Patron training is also essential to ensure that equipment is accessed properly and safely.  According to Moorefield-Lang (2014), patron use is often cited as one of the challenges created by the introduction of makerspaces. “User inexperience means that workshops, online tutorials, handouts, and overall information are important for their learning curve with this new technology” (Moorefield-Lang, 2014, p. 584). Makerspace training, for both staff and patrons, takes time, planning, dedication and consistency to ensure that the space and equipment are well used.

Neatness, Noise and Maintenance

Makerspaces, by their very nature, can invite “creative mess” and in some cases, maker activities have the potential to damage existing furnishings. For example, carpets, tables and other surfaces can be damaged with the use (or abuse) of maker tools on their surfaces.  These realities then beg the question: who becomes responsible for the upkeep of the space, ensuring order, tidiness and damage control?  According to Moorefield-Lang (2015b), some libraries have addressed these challenges with user agreements which require patrons to return the workspace and tools to their original state and place responsibility on the patron to use equipment with care (p. 363).

Furthermore, Burke (2014) asserts that some makerspace equipment is loud and may require a dedicated space with added noise reduction features.  The added complications of noise, mess and maintenance need to be addressed within the library makerspace blueprint.

Safety and Liability

Patron safety becomes a primary consideration when makerspaces provide potentially hazardous equipment that could cause harm when used incorrectly or without proper supervision. For example, many makerspaces provide tools like soldering irons, laser cutting equipment and sharp implements such as woodworking tools or saws. As Burke (2014) reports, for some of the more complicated makerspace equipment there should be a certification process in place for users who wish to use such items (p. 89).

Depending on the nature of the equipment and the maker activities offered within a library makerspace, the issue of patron safety can create additional challenges.  According to Moorefield-Lang (2015b), in addition to providing clear and consistent guidelines for equipment use, some libraries have established policies that prohibit the creation of items that could be perceived as weapons, or used commercially (p. 364).  Furthermore, as Moorefield-Lang (2015b) reports, some libraries address makerspace safety by requiring patrons to wear proper attire, use provided safety equipment (glasses and gloves) and sign safety or health waivers (p. 364). When there exists a potential for unsafe conditions to arise, safety protocols become a necessary standard to plan for in the creation of library makerspaces.

Liability and safety in the makerspace go hand-in-hand.  With the concern for patron or student safety comes the consideration of protecting your school or library institution. In her study of user-agreements in library makerspaces Moorefield-Lang (2015b) reports on several public libraries that include liability statements within their user-agreements, which release their institutions of any liability in the event that a patron comes to harm.

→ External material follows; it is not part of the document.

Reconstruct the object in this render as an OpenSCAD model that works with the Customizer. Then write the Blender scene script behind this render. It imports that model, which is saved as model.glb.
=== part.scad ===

Copyright and Intellectual Property

A “grey area” surfaces with the newness of rapid prototyping such as 3-D printing in library makerspaces: there are concerns over issues such as copyright infringement, liability and intellectual property. Slatter and Howard (2013) report on the “unique challenges brought to the forefront by content-creation spaces regarding ownership of materials created at the library and legal implications” (p. 278).  Furthermore, Moorefield-Lang (2015b) reports that a number of libraries have addressed copyright and intellectual property rights within their user-agreements, placing the onus on the patron to ensure that he/she is respecting copyright law when creating products in the makerspace.

Within a school library makerspace, the responsibility to ensure that students are respecting copyright and intellectual property would most likely rest with the teacher-librarian. As Martinez and Stager (2013) advise, “Given the ever-changing and somewhat confusing legal landscape, we believe that the best way to teach students to respect intellectual property is to use common sense” (p. 107).  Martinez and Stager (2013) outline the following helpful guidelines for student makers:

  1. Don’t make dangerous things.
  2. Respect the requests of authors when you use their designs and underlying code, and if you aren’t sure, ask.
  3. Make your own designs when possible.
  4. Don’t try to make money using someone else’s ideas and hard work.
  5. Always give credit where credit is due (p. 107).

Resistance to Change

Finally, resistance to change can be a library makerspace challenge. As Slatter and Howard (2013) report, library staff can be reluctant to embrace change in their libraries while patrons can be hesitant to accept new directions in library programming (p. 277). Furthermore, Burke (2014) advises librarians to be prepared with strong rationale for library makerspaces adding the following caution:”Library makers must expect that makerspaces will be questioned in their communities and will not have an easy road to universal acceptance”(p. 157).  According to Slatter and Howard (2013), one means to address this change resistance to library makerspaces is by offering staff professional development and incorporating effective change-management models, while engaging community support in advance of implementation (p. 280).

Further Considerations

Assessment: With school library makerspaces the following questions arise: “Do we grade it?” and “How do we evaluate maker learning”? With regards to assessment and maker learning, Martinez and Stager (2013) argue, “Deep learning is possible even when adults abandon prejudices about the outcome of a project.  The emphasis should be on the process and creating conditions in which learners grow” (p. 82).  Furthermore, Martinez and Stager (2013) assert that the processes of making and tinkering do not fit neatly into school schedules, canned rubrics and test scores, arguing that “grading student work is likely to result in students being less willing to challenge themselves and to search for the easiest path to “done” rather than risk taking on another iteration of their projects” (p. 81).  Therefore, we should consider carefully the nature of makerspaces as a blend of informal and formal learning opportunities and whether or not these experiences should be or need to be assessed by traditional means.